Именно такое значение вкладывал Гумилев в свое требование «акмеистической целомудренности» творчества. О необходимости поворота к «целомудренности» в художественном мышлении Гумилев говорил еще в 1910 году, в статье «Жизнь стиха», которая, правда, в шуме, поднятом вокруг выступлений «младосимволистов», была не услышана вовсе. Между тем здесь содержание этого понятия раскрыто еще яснее, чем в «акмеистическом манифесте», созданном тремя годами позже: «… От всякого отношения к чему-либо, к людям ли, к вещам или к мыслям, мы требуем прежде всего, чтобы оно было целомудренным. Под этим я подразумеваю право каждого явления быть самоценным, не нуждаться в оправдании своего бытия, и другое право, более высокое — служить другим». Это и значит: в мироздании и в жизни человека есть определенный смысл, заложенный в них Творцом, и мировосприятие художника, пытающееся открыть этот смысл как для себя, так и для своих читателей, должно быть организовано церковной дисциплиной — в противном случае оно запутается в порожденных им же самим иллюзиях, будет выдавать желаемое за действительное и в конце концов окажется в безысходном идейном и поэтическом тупике. Развивая в «Наследии символизма…» этот тезис, Гумилев указывал на частный случай «нецеломудренного» отношения к художественному познанию мира — историю русских символистов, «братавшихся попеременно то с мистикой, то с теософией, то с оккультизмом» и дошедших до духовного, жизненного и творческого банкротства.

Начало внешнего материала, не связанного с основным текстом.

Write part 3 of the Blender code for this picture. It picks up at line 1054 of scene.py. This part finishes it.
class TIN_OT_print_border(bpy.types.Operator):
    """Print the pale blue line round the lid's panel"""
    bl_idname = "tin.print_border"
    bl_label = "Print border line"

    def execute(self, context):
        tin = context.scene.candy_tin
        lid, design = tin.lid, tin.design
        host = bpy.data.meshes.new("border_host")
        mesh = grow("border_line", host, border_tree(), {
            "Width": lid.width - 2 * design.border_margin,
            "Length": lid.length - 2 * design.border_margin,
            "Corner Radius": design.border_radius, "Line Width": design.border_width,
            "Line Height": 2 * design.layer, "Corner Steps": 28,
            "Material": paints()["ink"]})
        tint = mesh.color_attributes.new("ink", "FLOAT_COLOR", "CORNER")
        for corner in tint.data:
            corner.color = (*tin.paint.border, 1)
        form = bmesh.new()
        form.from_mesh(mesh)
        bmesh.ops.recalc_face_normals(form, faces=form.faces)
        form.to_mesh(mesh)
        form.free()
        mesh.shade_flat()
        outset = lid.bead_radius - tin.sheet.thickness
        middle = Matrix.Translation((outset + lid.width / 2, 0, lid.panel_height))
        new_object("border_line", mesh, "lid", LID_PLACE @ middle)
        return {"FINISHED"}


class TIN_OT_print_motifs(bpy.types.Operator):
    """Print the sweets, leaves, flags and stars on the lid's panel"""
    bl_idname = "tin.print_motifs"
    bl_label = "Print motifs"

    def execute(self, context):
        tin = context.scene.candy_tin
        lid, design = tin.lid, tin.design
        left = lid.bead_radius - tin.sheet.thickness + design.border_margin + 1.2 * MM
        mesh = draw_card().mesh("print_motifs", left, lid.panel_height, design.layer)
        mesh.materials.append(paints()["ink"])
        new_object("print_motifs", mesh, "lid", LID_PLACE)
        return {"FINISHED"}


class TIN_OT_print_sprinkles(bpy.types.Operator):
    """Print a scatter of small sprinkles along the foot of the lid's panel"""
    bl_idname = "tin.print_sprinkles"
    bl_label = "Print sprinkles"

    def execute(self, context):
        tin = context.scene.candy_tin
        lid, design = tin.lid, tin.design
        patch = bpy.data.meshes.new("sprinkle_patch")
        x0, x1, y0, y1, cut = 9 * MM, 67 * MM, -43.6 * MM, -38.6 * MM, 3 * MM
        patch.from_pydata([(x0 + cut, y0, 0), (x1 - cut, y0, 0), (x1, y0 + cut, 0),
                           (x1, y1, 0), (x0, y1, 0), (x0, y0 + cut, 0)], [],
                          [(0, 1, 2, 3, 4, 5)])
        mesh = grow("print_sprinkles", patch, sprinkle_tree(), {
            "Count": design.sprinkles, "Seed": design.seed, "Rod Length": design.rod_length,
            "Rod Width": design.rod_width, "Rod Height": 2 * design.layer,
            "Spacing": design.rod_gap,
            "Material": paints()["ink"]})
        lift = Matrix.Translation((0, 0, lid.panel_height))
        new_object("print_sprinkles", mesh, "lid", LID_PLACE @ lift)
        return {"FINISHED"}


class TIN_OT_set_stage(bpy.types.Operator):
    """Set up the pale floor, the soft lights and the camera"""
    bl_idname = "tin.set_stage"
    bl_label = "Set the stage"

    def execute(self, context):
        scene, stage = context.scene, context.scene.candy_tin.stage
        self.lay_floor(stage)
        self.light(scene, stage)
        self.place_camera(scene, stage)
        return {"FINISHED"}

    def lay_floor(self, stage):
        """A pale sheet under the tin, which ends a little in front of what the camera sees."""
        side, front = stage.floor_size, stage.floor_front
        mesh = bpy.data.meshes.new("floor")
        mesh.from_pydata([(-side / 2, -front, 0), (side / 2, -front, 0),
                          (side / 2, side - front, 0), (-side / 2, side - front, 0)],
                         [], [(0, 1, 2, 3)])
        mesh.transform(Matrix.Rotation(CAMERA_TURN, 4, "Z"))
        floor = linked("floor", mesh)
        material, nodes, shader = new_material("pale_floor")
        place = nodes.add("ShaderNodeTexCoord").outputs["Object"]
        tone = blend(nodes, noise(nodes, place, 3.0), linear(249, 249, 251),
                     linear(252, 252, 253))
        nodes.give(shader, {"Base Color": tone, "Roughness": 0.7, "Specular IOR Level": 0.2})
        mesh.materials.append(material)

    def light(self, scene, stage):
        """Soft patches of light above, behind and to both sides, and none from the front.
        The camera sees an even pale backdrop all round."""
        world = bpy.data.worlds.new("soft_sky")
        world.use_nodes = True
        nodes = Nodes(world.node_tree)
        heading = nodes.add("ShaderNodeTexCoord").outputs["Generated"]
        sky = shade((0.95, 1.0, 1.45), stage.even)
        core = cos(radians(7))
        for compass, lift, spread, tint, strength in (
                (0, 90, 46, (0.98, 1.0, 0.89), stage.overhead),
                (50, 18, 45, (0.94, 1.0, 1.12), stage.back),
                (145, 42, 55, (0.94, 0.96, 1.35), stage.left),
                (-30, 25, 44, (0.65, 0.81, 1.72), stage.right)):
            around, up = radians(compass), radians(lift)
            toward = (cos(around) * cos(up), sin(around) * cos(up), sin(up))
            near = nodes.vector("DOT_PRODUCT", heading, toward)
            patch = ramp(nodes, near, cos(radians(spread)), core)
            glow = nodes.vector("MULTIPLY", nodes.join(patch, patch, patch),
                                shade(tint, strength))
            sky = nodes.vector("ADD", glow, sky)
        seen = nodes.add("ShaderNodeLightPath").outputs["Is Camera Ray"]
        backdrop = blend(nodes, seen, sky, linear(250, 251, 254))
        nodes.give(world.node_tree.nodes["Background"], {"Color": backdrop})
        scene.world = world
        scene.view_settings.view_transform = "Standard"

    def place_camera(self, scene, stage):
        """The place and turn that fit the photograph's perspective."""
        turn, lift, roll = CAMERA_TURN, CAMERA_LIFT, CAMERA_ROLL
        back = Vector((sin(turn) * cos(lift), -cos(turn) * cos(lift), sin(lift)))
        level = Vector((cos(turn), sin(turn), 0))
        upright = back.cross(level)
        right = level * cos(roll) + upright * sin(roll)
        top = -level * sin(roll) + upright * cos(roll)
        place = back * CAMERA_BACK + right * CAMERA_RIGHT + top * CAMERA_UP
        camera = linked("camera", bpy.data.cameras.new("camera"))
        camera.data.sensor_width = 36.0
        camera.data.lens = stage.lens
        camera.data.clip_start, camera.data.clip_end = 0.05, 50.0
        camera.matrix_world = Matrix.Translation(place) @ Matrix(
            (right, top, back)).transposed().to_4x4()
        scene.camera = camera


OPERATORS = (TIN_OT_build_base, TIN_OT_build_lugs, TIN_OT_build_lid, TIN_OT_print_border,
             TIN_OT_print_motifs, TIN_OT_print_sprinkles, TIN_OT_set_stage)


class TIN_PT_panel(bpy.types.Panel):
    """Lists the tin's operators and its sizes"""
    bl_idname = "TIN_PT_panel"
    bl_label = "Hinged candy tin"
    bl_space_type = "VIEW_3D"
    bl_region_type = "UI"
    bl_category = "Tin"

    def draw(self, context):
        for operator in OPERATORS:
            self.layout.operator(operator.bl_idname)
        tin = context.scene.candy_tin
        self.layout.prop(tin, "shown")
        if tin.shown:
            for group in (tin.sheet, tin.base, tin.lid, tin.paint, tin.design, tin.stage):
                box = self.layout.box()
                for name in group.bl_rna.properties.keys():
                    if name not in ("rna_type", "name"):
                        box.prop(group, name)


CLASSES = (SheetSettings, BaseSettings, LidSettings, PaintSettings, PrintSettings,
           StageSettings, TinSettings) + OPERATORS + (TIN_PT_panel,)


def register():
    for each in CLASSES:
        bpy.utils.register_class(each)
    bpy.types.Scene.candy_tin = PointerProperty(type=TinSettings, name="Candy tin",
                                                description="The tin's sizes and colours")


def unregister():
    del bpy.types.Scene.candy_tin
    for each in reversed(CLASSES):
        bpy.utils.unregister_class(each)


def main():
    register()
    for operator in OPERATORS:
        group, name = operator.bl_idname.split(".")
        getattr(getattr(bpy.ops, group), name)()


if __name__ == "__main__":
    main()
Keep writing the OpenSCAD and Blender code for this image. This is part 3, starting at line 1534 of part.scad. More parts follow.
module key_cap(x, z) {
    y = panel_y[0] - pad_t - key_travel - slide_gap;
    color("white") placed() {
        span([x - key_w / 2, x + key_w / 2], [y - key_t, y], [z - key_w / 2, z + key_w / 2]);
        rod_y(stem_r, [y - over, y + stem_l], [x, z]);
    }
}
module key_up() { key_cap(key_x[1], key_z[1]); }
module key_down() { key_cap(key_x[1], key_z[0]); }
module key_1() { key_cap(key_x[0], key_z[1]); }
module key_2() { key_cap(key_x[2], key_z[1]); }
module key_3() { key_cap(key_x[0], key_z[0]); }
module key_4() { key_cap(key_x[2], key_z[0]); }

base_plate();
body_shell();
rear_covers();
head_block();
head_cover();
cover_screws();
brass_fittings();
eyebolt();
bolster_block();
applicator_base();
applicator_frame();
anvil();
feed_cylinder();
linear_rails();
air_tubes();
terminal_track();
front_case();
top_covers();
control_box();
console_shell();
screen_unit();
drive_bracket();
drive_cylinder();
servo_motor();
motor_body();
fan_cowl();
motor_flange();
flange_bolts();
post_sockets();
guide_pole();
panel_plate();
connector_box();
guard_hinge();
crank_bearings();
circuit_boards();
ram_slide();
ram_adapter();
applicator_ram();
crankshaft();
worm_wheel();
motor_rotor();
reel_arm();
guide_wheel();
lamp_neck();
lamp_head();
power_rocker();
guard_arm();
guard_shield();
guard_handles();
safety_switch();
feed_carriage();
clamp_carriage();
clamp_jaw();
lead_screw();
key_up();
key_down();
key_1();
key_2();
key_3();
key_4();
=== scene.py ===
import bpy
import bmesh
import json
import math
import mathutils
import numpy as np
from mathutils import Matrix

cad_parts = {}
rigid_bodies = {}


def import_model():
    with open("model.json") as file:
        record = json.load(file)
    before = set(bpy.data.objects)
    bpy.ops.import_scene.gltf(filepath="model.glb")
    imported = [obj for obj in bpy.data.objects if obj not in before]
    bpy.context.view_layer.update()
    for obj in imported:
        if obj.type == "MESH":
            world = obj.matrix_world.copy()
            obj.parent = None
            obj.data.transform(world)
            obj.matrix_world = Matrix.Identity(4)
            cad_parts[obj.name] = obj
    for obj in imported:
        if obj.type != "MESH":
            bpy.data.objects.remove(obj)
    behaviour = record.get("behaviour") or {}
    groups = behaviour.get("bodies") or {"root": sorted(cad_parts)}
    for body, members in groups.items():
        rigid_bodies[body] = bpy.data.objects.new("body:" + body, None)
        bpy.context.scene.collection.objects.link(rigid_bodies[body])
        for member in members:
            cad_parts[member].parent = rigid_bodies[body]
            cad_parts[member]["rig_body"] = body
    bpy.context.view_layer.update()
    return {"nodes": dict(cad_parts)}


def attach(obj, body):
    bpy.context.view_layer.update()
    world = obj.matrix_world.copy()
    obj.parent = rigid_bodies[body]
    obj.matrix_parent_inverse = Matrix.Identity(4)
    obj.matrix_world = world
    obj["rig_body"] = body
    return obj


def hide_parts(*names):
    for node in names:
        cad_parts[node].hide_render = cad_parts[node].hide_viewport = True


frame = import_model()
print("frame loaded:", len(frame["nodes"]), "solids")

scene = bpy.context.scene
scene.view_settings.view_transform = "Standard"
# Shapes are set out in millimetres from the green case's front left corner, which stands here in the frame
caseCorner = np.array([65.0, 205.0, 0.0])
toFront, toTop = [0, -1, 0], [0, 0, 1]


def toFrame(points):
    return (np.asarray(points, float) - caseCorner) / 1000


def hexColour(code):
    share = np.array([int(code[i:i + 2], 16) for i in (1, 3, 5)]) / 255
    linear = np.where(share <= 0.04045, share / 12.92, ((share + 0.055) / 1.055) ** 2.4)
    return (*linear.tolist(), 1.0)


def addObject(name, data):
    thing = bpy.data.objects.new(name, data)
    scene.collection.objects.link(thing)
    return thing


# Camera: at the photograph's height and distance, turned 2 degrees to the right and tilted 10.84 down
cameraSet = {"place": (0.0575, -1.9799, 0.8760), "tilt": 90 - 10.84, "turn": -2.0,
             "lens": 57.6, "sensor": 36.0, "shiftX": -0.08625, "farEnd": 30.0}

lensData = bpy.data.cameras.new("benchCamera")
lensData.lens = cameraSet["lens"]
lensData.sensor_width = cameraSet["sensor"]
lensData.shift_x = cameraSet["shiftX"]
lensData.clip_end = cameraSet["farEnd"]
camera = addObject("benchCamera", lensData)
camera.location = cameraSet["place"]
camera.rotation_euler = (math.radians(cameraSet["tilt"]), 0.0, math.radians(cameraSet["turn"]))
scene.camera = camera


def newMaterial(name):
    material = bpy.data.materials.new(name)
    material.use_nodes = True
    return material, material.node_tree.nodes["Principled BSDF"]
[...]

После всего сказанного становится ясно, что под акмеизмом Гумилев понимал такую эстетическую программу, которая порождена художественным мышлением, преодолевшим традиционную для отечественной творческой интеллигенции «секулярность» и «еретичностъ» и сознательно устремившимся на путь воцерковления. Преодоление символистского «декадентства» Гумилев называл адамизмом, подчеркивая тем самым, что специфика эстетического мировосприятия, заявленная им в акмеистическом манифесте, совпадает в основных ценностных ориентирах с тем типом мировоспрития, которое отражено в православном святоотеческом Предании, где деятельность человека в мире рассматривается как трагически-сложный процесс восстановления первозданной «цельности» человеческого существа, упразднение «ветхого Адама» и утверждение «Адама нового». Отличительной чертой поэтики акмеистических произведений становится потому «мужественная твердость и ясность» запечатленных в них образов, ибо сознательная воцерковленность мировосприятия художника, изначально ориентирующегося на жестко установленную иерархию ценностей, придает уверенность в правильности избранных тематических приоритетов и методики их воплощения, делает акт эстетического познания «целомудренным», т. е. достигающим подлинного знания о природе созерцаемых художником вещей.